From The Times:
Every concert pianist with ten fingers and thumbs should be playing Chopin this year. Already the record companies are busy marking the composer’s 200th birthday with reissues and new releases. Some companies are in direct competition; only a week separates the release of Decca’s new version of the Nocturnes, the form in which Chopin’s art is at its most poetic, and the rival account from EMI Classics. Decca’s artist is mature, verging on the veteran: the Brazilian Nelson Freire. EMI’s is the hot 27-year-old Chinese attraction Yundi Li — now known simply as Yundi after a change of management and record label.

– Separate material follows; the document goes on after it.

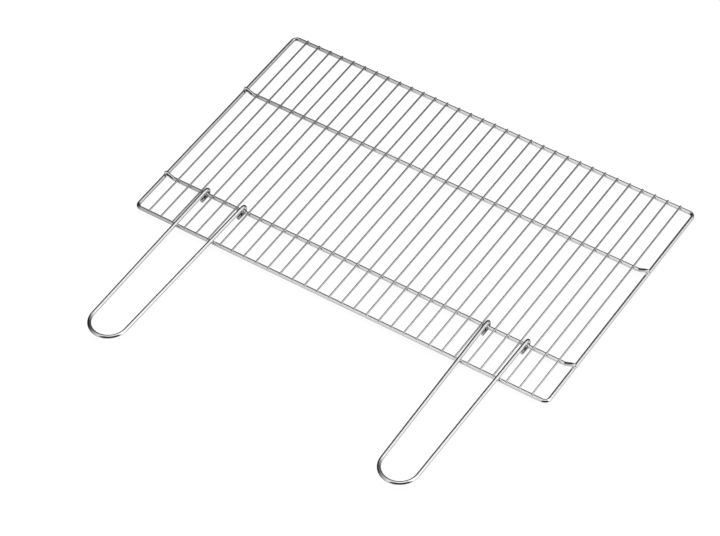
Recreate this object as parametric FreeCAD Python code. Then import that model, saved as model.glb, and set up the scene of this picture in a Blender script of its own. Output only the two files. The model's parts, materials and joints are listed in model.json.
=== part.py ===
"""Folding camp grill: a chromed wire grate with two fold-over handles.

Millimetres, +Z up, +X along the grate's long side, handles towards -Y.
The origin is the centre of the grate on the plane of the frame's underside.
"""

import FreeCAD, Part
import math
import os

Vector = FreeCAD.Vector

# Driving dimensions
GRATE_LENGTH = 670.0        # outside of the frame, along X
GRATE_DEPTH = 400.0         # outside of the frame, along Y
BAR_D = 5.5                 # frame, cross bars and handles
ROD_D = 2.5                 # grid rods
CORNER_R = 7.5              # frame corner, at the wire's centre
ROD_COUNT = 32
ROD_PITCH = 20.0
REAR_CROSS_Y = 68.6
FRONT_CROSS_Y = -127.3      # this bar is also the handles' hinge
HANDLE_REACH = 292.0        # hinge axis to the outermost point of the bend
BEND_R = 27.3               # handle's end bend
HOOK_SPREAD = 62.0          # between the two hooks of one handle
HOOK_SLACK = 1.5            # straight run past the hinge bar before the hook turns
HOOK_TAIL = 10.8            # wire end under each leg, in front of the hinge axis
HANDLES = {                 # centre of the hooks, centre of the end bend (X)
    "left_handle": (-232.8, -235.1),
    "right_handle": (226.7, 229.0),
}

# Joints between the wires
ROD_SINK = 0.35             # rod pressed into a bar by the spot weld
BAR_SINK = 0.4              # cross bar pressed into a side wire
HINGE_GAP = 0.08            # between a hook's inside and the hinge bar
END_SHORT = 2.0             # cross bar short of the side wire's outside
ROD_SHORT = 1.0             # rod short of the frame's outside at both ends

# Step up at each end of a cross bar
STEP_R = 8.0
STEP_ANGLE = math.radians(25)
STEP_LEVEL = 1.0            # level part on the side wire, inwards of its centre

BAR_R = BAR_D / 2
ROD_R = ROD_D / 2
BAR_Z = BAR_R
ROD_Z = BAR_Z + BAR_R + ROD_R - ROD_SINK
STEP_RISE = BAR_D - BAR_SINK
HOOK_R = BAR_D + HINGE_GAP
SIDE_X = GRATE_LENGTH / 2 - BAR_R
END_Y = GRATE_DEPTH / 2 - BAR_R


def line(start, end):
    return Part.LineSegment(start, end).toShape()


def arc(start, middle, end):
    return Part.Arc(start, middle, end).toShape()


def sweep(edges, diameter):
    """Round wire along a chain of tangent edges."""
    path = Part.Wire(edges)
    first = path.Edges[0]
    start = first.valueAt(first.FirstParameter)
    section = Part.Circle(start, first.tangentAt(first.FirstParameter), diameter / 2)
    return path.makePipeShell([Part.Wire([section.toShape()])], True, False)


def straight(start, end, diameter):
    """Straight piece of round wire."""
    run = end - start
    return Part.makeCylinder(diameter / 2, run.Length, start, run)


def corner(centre, turn):
    """Quarter bend of the frame wire."""
    bend = Part.makeTorus(CORNER_R, BAR_R, Vector(), Vector(0, 0, 1), -180, 180, 90)
    bend.rotate(Vector(), Vector(0, 0, 1), turn)
    bend.translate(centre)
    return bend


def perimeter_frame():
    """Rectangle of heavy wire with four small bends, welded end to end."""
    x = SIDE_X - CORNER_R
    y = END_Y - CORNER_R
    corners = [Vector(x, y, BAR_Z), Vector(-x, y, BAR_Z), Vector(-x, -y, BAR_Z), Vector(x, -y, BAR_Z)]
    outwards = [Vector(0, 1, 0), Vector(-1, 0, 0), Vector(0, -1, 0), Vector(1, 0, 0)]
    pieces = []
    for i, centre in enumerate(corners):
        shift = outwards[i] * CORNER_R
        pieces.append(corner(centre, 90 * i))
        pieces.append(straight(centre + shift, corners[(i + 1) % 4] + shift, BAR_D))
    return pieces[0].multiFuse(pieces[1:])


def step_edges(y, side):
    """Cross bar's end on one side (+1 right, -1 left), from its tip inwards."""
    sin_a = math.sin(STEP_ANGLE)
    cos_a = math.cos(STEP_ANGLE)
    half = STEP_ANGLE / 2
    slope = (STEP_RISE - 2 * STEP_R * (1 - cos_a)) / sin_a
    top = BAR_Z + STEP_RISE
    x = SIDE_X - STEP_LEVEL

    def at(inwards, height):
        return Vector(side * (x - inwards), y, height)

    bend_end = at(STEP_R * sin_a, top - STEP_R * (1 - cos_a))
    bend_middle = at(STEP_R * math.sin(half), top - STEP_R * (1 - math.cos(half)))
    foot = STEP_R * sin_a + slope * cos_a
    foot_start = at(foot, BAR_Z + STEP_R * (1 - cos_a))
    foot_middle = at(foot + STEP_R * (sin_a - math.sin(half)), BAR_Z + STEP_R * (1 - math.cos(half)))
    foot_end = at(foot + STEP_R * sin_a, BAR_Z)
    tip = Vector(side * (SIDE_X + BAR_R - END_SHORT), y, top)
    return [
        line(tip, at(0, top)),
        arc(at(0, top), bend_middle, bend_end),
        line(bend_end, foot_start),
        arc(foot_start, foot_middle, foot_end),
    ], foot_end


def cross_bar(y, frame):
    """Heavy bar level with the frame, its ends stepped up onto the side wires."""
    left, left_foot = step_edges(y, -1)
    right, right_foot = step_edges(y, 1)
    right = [edge.reversed() for edge in reversed(right)]
    bar = sweep(left + [line(left_foot, right_foot)] + right, BAR_D)
    return bar.cut(frame)


def grid_rod(index, bars):
    """Thin rod across all four bars, saddled into each."""
    x = (index - (ROD_COUNT - 1) / 2) * ROD_PITCH
    reach = Vector(0, GRATE_DEPTH / 2 - ROD_SHORT, 0)
    middle = Vector(x, 0, ROD_Z)
    return straight(middle - reach, middle + reach, ROD_D).cut(bars)


def tangent_point(outside, centre, side):
    """Where a line from a point meets the end bend's circle on its left (-1) or right (+1)."""
    reach = outside - centre
    swing = -side * math.acos(BEND_R / reach.Length)
    spoke = Vector(
        reach.x * math.cos(swing) - reach.y * math.sin(swing),
        reach.x * math.sin(swing) + reach.y * math.cos(swing),
        0,
    )
    return centre + spoke.normalize() * BEND_R


def leg_edges(over_bar, bend_centre, side):
    """One leg from its cut end round the hinge bar to the end bend, and the point it ends at."""
    bend_start = tangent_point(over_bar, bend_centre, side)
    along = (over_bar - bend_start).normalize()
    hook_top = over_bar + along * HOOK_SLACK
    hook_back = hook_top + along * HOOK_R - Vector(0, 0, HOOK_R)
    hook_foot = hook_top - Vector(0, 0, 2 * HOOK_R)
    cut_end = hook_foot - along * (HOOK_SLACK + HOOK_TAIL)
    edges = [
        line(cut_end, hook_foot),
        arc(hook_foot, hook_back, hook_top),
        line(hook_top, bend_start),
    ]
    return edges, bend_start


def handle(hook_x, bend_x):
    """U of heavy wire: two legs, each hooked over, behind and under the front cross bar."""
    over_bar = Vector(hook_x, FRONT_CROSS_Y, BAR_Z + HOOK_R)
    half_spread = Vector(HOOK_SPREAD / 2, 0, 0)
    bend_centre = Vector(bend_x, FRONT_CROSS_Y - HANDLE_REACH + BEND_R, BAR_Z + HOOK_R)
    left_leg, left_start = leg_edges(over_bar - half_spread, bend_centre, -1)
    right_leg, right_start = leg_edges(over_bar + half_spread, bend_centre, 1)
    bend = arc(left_start, bend_centre - Vector(0, BEND_R, 0), right_start)
    right_leg = [edge.reversed() for edge in reversed(right_leg)]
    return sweep(left_leg + [bend] + right_leg, BAR_D)


def build():
    """Every node's solid by name."""
    frame = perimeter_frame()
    rear = cross_bar(REAR_CROSS_Y, frame)
    front = cross_bar(FRONT_CROSS_Y, frame)
    bars = Part.makeCompound([frame, rear, front])
    nodes = {"perimeter_frame": frame, "rear_cross_bar": rear, "front_cross_bar": front}
    for index in range(ROD_COUNT):
        nodes[f"grid_rod_{index + 1:02d}"] = grid_rod(index, bars)
    for name, (hook_x, bend_x) in HANDLES.items():
        nodes[name] = handle(hook_x, bend_x)
    return nodes


os.makedirs("parts", exist_ok=True)
for name, shape in build().items():
    solid = shape.Solids[0]
    if len(shape.Solids) != 1 or not solid.isValid():
        raise ValueError(f"{name} is not one valid solid")
    solid.exportStep(f"parts/{name}.step")
    print(f"{name}: {solid.Volume:.1f} mm3")
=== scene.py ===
"""Folding camp grill: smooth chromed wires with spot welds, in a plain white studio. Metres."""
import json
import math
import random

import bmesh
import bpy
import numpy as np
from mathutils import Matrix, Vector


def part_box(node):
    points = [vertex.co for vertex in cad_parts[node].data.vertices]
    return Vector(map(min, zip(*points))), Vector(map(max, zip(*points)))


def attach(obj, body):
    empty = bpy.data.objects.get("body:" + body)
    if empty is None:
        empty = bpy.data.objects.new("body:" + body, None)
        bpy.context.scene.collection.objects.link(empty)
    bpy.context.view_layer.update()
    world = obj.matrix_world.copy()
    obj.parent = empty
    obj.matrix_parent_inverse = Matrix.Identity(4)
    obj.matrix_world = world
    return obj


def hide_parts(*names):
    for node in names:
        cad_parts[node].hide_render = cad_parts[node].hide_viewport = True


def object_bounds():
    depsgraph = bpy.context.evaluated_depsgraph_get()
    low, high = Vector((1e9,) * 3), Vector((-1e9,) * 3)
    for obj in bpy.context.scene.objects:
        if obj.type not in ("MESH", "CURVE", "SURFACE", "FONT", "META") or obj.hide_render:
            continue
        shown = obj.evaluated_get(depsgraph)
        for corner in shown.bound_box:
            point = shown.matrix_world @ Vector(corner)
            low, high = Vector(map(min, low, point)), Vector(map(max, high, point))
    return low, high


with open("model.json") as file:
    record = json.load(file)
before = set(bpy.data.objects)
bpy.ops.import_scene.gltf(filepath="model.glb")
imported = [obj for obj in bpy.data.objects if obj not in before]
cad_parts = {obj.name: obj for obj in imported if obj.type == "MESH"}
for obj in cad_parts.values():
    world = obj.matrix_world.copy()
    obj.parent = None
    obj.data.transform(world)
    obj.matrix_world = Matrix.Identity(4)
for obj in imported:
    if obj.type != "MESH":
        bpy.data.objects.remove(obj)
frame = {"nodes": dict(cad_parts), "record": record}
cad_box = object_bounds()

MM = 0.001

# Sizes taken from the frame
FRAME_LOW, FRAME_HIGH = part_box("perimeter_frame")
ROD_LOW, ROD_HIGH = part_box("grid_rod_01")
BAR_R = (FRAME_HIGH.z - FRAME_LOW.z) / 2
ROD_R = (ROD_HIGH.x - ROD_LOW.x) / 2
BAR_Z = FRAME_LOW.z + BAR_R
BAR_TOP = FRAME_HIGH.z
SIDE_X = FRAME_HIGH.x - BAR_R
END_Y = FRAME_HIGH.y - BAR_R
ROD_Z = ROD_HIGH.z - ROD_R
HANDLES = ("left_handle", "right_handle")
RODS = sorted(name for name in frame["nodes"] if name.startswith("grid_rod"))

# Bends, the same as the model's
CORNER_R = 7.5 * MM
STEP_R = 8 * MM
STEP_ANGLE = math.radians(25)
STEP_LEVEL = 1.0 * MM
HOOK_R = 5.58 * MM
HOOK_SLACK = 1.5 * MM
HOOK_TAIL = 10.8 * MM
HOOK_SPREAD = 62 * MM
BEND_R = 27.3 * MM
HOOK_X = {"left_handle": -232.8 * MM, "right_handle": 226.7 * MM}
BEND_X = {"left_handle": -235.1 * MM, "right_handle": 229.0 * MM}

# Wire surfaces
AROUND_BAR = 24             # points round a heavy wire
AROUND_ROD = 16
RING_STEP = 5 * MM          # between the rings of a straight run
TOUCHING = 0.05 * MM        # two bends this close follow on from each other
ARC_STEP = math.radians(5)
CUT_CHAMFER = 0.35 * MM     # worn edge of a cut wire end
CUT_NARROWING = 0.8 * CUT_CHAMFER
OVAL = 0.08                 # how much a tight bend flattens the wire
WAVER = 0.06 * MM           # how far a drawn rod wanders off straight
WAVER_WAVES = (2, 3, 5)     # along one rod
WAVER_SHARE = (0.3, 1.0)    # random part of each wave's size

# Weld beads: half sizes, centres below the top of the lower wire, and facets
ROD_BEAD = (1.9 * MM, 1.7 * MM, 0.5 * MM)
ROD_BEAD_SINK = 0.1 * MM
SIDE_BEAD = (2.6 * MM, 2.8 * MM, 0.7 * MM)
SIDE_BEAD_SINK = 0.15 * MM
BEAD_SPREAD = 0.12          # how far a bead's size strays
BEAD_LUMPS = (0.07, 0.05)   # two-fold and three-fold unevenness round a bead
BEAD_ROWS = 8
BEAD_COLUMNS = 16

# Plating: noise scales, and strengths and depths of the relief
NOISE_MIDDLE = (0.3, 0.7)   # where nearly all of a noise lies
DIE_LINES = 5000
DIE_LINES_STRENGTH = 0.25
DIE_LINES_DEPTH = 0.01 * MM
DIE_LINES_STRETCH = 0.02    # scale along the wire over the scale round it
CLOUD = 140
RIPPLE = 320
RIPPLE_STRENGTH = 0.35
RIPPLE_DEPTH = 0.25 * MM
BRIGHTEST = 0.92            # no plating reflects more than this

# Painted shade on the hooks' ends, where the tail lies under the leg and the hinge bar
HOOK_SHADE_LENGTH = 28 * MM       # shaded stretch, from the cut end
HOOK_SHADE_EDGE = 0.5             # how much the cloud breaks up its edge
HOOK_SHADE_SHARE = ((0, 0.45), (0.25, 0.85), (0.7, 1.0), (0.95, 0.0))
HOOK_SHADE_COLOUR = (0.14, 0.14, 0.135)

# Painted light standing in for a nearby lamp: colour brightness as powers of e, along X and Y per metre,
# and at the origin
ROD_PAINTED_LIGHT = (1.0, -1.75, 0.0)
BAR_PAINTED_LIGHT = (1.9, -0.3, 0.25)
HANDLE_PAINTED_LIGHT = (0.3, 0.0, 0.0)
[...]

Freire’s account, recorded in Liverpool in December, glories in a rich and full recording. We need a wide spectrum of sound to catch the variety of colours, densities and inflections conjured from his noble Steinway. “Suppleness before everything,” Chopin used to tell his students. Freire does his best to follow suit, often varying quickenings and hesitations with a magician’s touch. The magic proves especially useful in the slighter Nocturnes, such as Op 31 No 1 in B, where Freire’s lingering over decorative phrases significantly increases the music’s colour. Elsewhere, look out for some electrifying silver filigree (Op 27 No 2), lengthy reverberations on final notes and a level of poetic enchantment that might be a tad below true glory but still takes this music of sweet dreams and agitated melancholy through the night to victory.